Genetic genealogy is an area of biological research where individuals working collectively can make a very significant contribution to furthering our understanding of historical and present day human populations.
Recently a collaborative network largely composed of independent researchers used freely available whole genome sequence data to rewrite the phylogenetic tree of Y chromosome Haplogroup R1b1a2, the most common Y chromosome variant in Western Europe [Rocca et al. (2012). Discovery of Western European R1b1a2 Y Chromosome Variants in 1000 Genomes Project Data: An Online Community Approach. PLoS ONE, 7(7), e41634].
Now, some of the same researchers have been granted access to a new collection of data. The aim of this project is to follow up with a much larger and more in-depth analysis of R1b1a2 using a new dataset of 1,000 male whole genomes from the British Isles, containing an estimated 700 R1b1a2 samples. Our original phylogeny was based on 135 samples, so this approximately 5-fold increase will allow the construction of a far more fine-grained phylogeny of R1b1a2 variants present in the British Isles population. This is participatory research on many levels, from the individuals whose genomes were sequenced, to the citizen scientists analysing their data, and the many individuals whose genetic genealogy research will benefit from the newly discovered variants.
Why this matters
Our research is important because alternative approaches, such as small scale sequencing of targeted regions of the Y chromosome, are not powerful enough, and traditional academic studies are unable to keep up with the pace of new variant discovery in the genetic genealogy community.
The principal goals of our project are new variant discovery and validation. Discovery takes place through computational analysis of whole genome data. The Wellcome Trust (UK) have granted us access to new whole genome data, and we are currently extracting and analysing the Y chromosome variants from the first release of data.
This initial release of 310 male genomes allowed us to conduct pilot investigations of R1b1a2 that confirmed the richness of the resource. As an example, analysis of the DF49 branch of R1b1a2 identified sixteen DF49+ men, and comparison of their Y chromosomes revealed over 50 new candidate variants that define 8 new branches and therefore refine the current DF49 phylogeny dramatically.

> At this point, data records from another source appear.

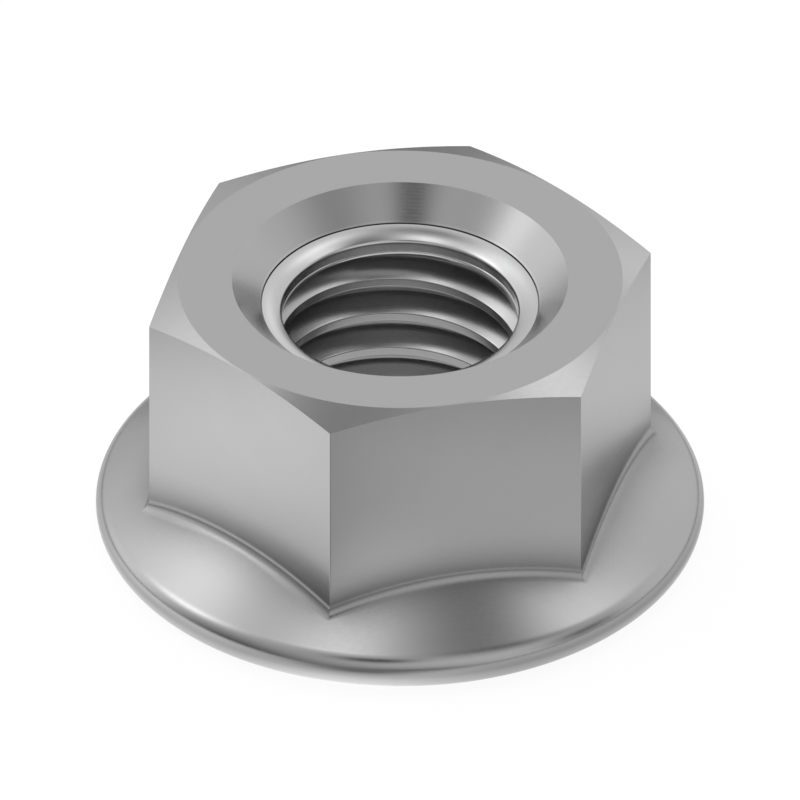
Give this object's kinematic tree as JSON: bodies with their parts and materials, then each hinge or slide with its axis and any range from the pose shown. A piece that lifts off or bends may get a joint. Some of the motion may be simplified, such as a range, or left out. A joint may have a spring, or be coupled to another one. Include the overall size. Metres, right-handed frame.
{
  "type": "hex flange lock nut",
  "caption": "Hex nut forged with a conical washer flange and rounded rim, countersunk above, with a raised ring where the threaded bore begins.",
  "frame": {"origin": "centre of the bearing face under the flange, at the bottom of the nut", "axes": "+Z along the thread axis from the bearing face to the countersunk top face; two hex corners on X, two wrench flats facing +Y and -Y"},
  "size_m": [0.0216, 0.0216, 0.0105],
  "materials": {
    "steel": "smooth machined steel with a satin sheen"
  },
  "bodies": {
    "root": {"nut": "steel"}
  },
  "joints": []
}
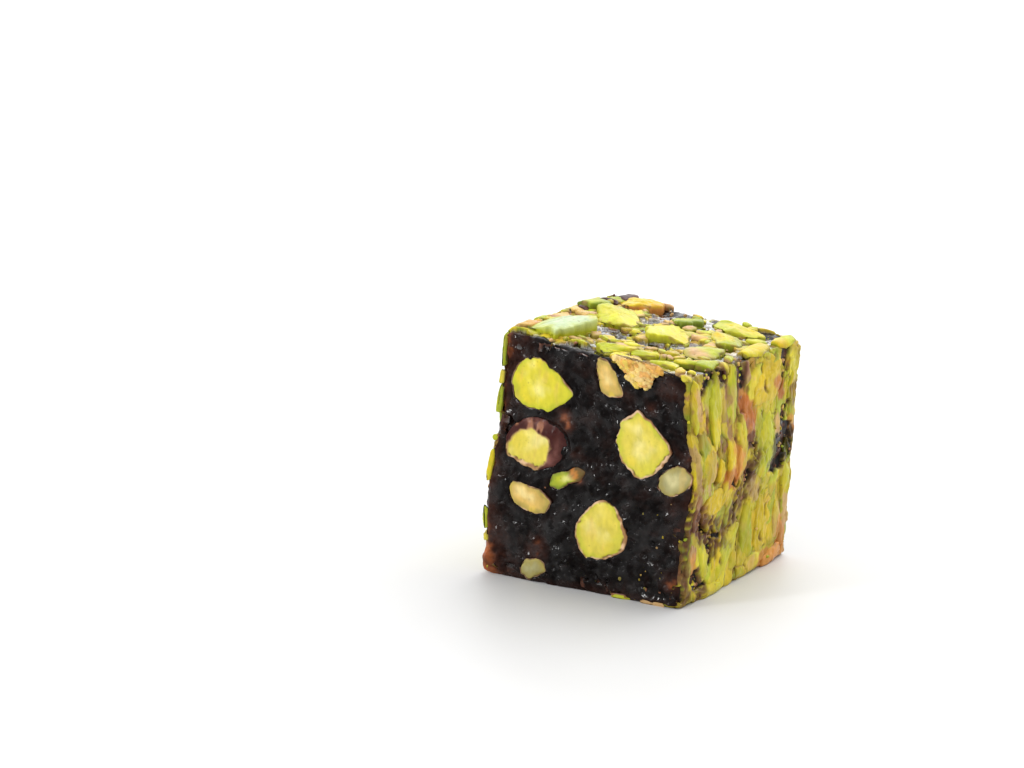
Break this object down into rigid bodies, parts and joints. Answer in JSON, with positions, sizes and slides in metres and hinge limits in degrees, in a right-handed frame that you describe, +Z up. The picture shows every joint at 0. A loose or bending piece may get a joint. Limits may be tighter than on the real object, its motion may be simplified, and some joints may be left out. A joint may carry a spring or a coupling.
{
  "type": "turkish delight",
  "caption": "Cube of dark fruit jelly studded with whole pistachios, with cut faces at front and back and a pressed coat of pistachio slivers on its other sides.",
  "frame": {"origin": "middle of the flat base, on the surface it stands on", "axes": "+Z up; the front cut face looks towards -Y and the back cut face towards +Y; the coated right side looks towards +X"},
  "size_m": [0.0344, 0.0334, 0.0362],
  "materials": {
    "jelly": "near-black brown fruit jelly, moist and glossy, warmer red-brown where it is thin",
    "nut_coat": "bed of dark jelly set with small slivers, chips and crumbs of pistachio",
    "cut_nut": "cut pistachio flesh, yellow-green and waxy, with a thin tan or purple skin round it",
    "green_sliver": "green outer flesh of pistachio kernels, satin, mottled",
    "yellow_sliver": "yellow split flesh of pistachio kernels, satin, with green rims",
    "roast_nut": "tan to orange roasted nut, dull and crumbly"
  },
  "bodies": {
    "root": {"jelly": "jelly", "nut_coat": "nut_coat", "nut_front_big": "cut_nut", "nut_front_skinned": "cut_nut", "nut_front_right": "cut_nut", "nut_front_middle": "cut_nut", "nut_front_lens": "roast_nut", "nut_front_round": "cut_nut", "nut_front_twist": "cut_nut", "nut_front_low": "cut_nut", "nut_front_wedge": "roast_nut", "nut_front_chunk": "roast_nut", "nut_back_high": "cut_nut", "nut_back_right": "cut_nut", "nut_back_middle": "cut_nut", "nut_back_side": "cut_nut", "nut_back_low": "cut_nut", "nut_back_foot": "cut_nut", "nut_back_round": "cut_nut", "sliver_right_edge": "yellow_sliver", "sliver_right_tall": "green_sliver", "sliver_right_strip": "green_sliver", "sliver_right_tan": "yellow_sliver", "sliver_right_finger": "yellow_sliver", "sliver_right_thin": "yellow_sliver", "sliver_right_slim": "green_sliver", "sliver_right_ember": "roast_nut", "sliver_right_broad": "yellow_sliver", "sliver_right_leaf": "green_sliver", "sliver_right_rear": "yellow_sliver", "sliver_right_gold": "yellow_sliver", "sliver_right_husk": "roast_nut", "sliver_right_bark": "roast_nut", "sliver_right_lime": "green_sliver", "sliver_right_slant": "yellow_sliver", "sliver_right_green": "green_sliver", "sliver_right_low": "yellow_sliver", "sliver_right_spur": "yellow_sliver", "sliver_right_pale": "green_sliver", "sliver_right_foot": "green_sliver", "sliver_right_rust": "roast_nut", "sliver_top_pale": "green_sliver", "sliver_top_lemon": "yellow_sliver", "sliver_top_orange": "roast_nut", "sliver_top_middle": "yellow_sliver", "sliver_top_rear": "yellow_sliver", "sliver_top_left": "green_sliver", "sliver_top_front": "yellow_sliver", "sliver_top_right": "green_sliver", "sliver_top_back": "green_sliver", "sliver_top_side": "green_sliver", "sliver_left_front": "yellow_sliver", "sliver_left_high": "green_sliver", "sliver_left_gold": "yellow_sliver", "sliver_left_middle": "yellow_sliver", "sliver_left_tan": "yellow_sliver", "sliver_left_rear": "yellow_sliver", "sliver_left_foot": "green_sliver", "sliver_left_low": "yellow_sliver", "sliver_left_heel": "green_sliver"}
  },
  "joints": []
}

Importantly our analysis identifies new non-private genetic variants defining branches below M222.
Using DF49 as a yardstick, we expect to be able to generate large numbers of candidate variants across the spectrum of R1b1a2 found in the British Isles (principally the branches under U106, P312), and to then select phylogenetically useful variants for validation by Sanger sequencing. Haplogroup R1b1a2 comprises about 70% of the men found in the British Isles, so it is by far the most common Haplogroup seen.
What your money can do
This is our first call for funding. We need your support in order to purchase the reagents and consumables to develop new primer pairs and to validate novel genetic variants using DNA sequencing. Our costs are relatively low; we do not recover costs for analysing the genome data, however we do need to purchase some specific reagents and perform DNA sequencing to validate the new genetic variants.
In the currency of genetic genealogy $39 buys one test for one individual. If all regular R1b1a2 SNP testers donated $39 it would financially underwrite a large scale rewriting of the phylogeny. In principle $5,000 would allow us to progress at least 20 new genetic markers (i.e. 20 new branches of the tree), and this will form the basis of our next publication. Any additional funds beyond this will allow us to develop even more genetic markers.
The primary objective is to validate new Y chromosome markers and help rewrite the Y chromosome phylogenetic tree for R1b1a2. We will publish the new phylogeny in online peer-review journals initially. Importantly for genetic genealogy enthusiasts we will make the results available prior to publication at http://arxiv.org. Thus we will avoid the long delays between submission of a manuscript and its eventual publication (some 4-6 months on average). As soon as the manuscript is published at arxiv.org details of the markers including PCR primers will be available, thereby opening the door for commercial DNA testing for interested individuals.
Your donation will allow us to confirm more than 20 new branch-defining variant SNPs in Haplogroup R1b1a2. By funding the project in this way it offers the opportunity to discover at least as many new markers as our previous publication of the DF and Z series of markers in 2012, at a total cost of under $250 per validated marker.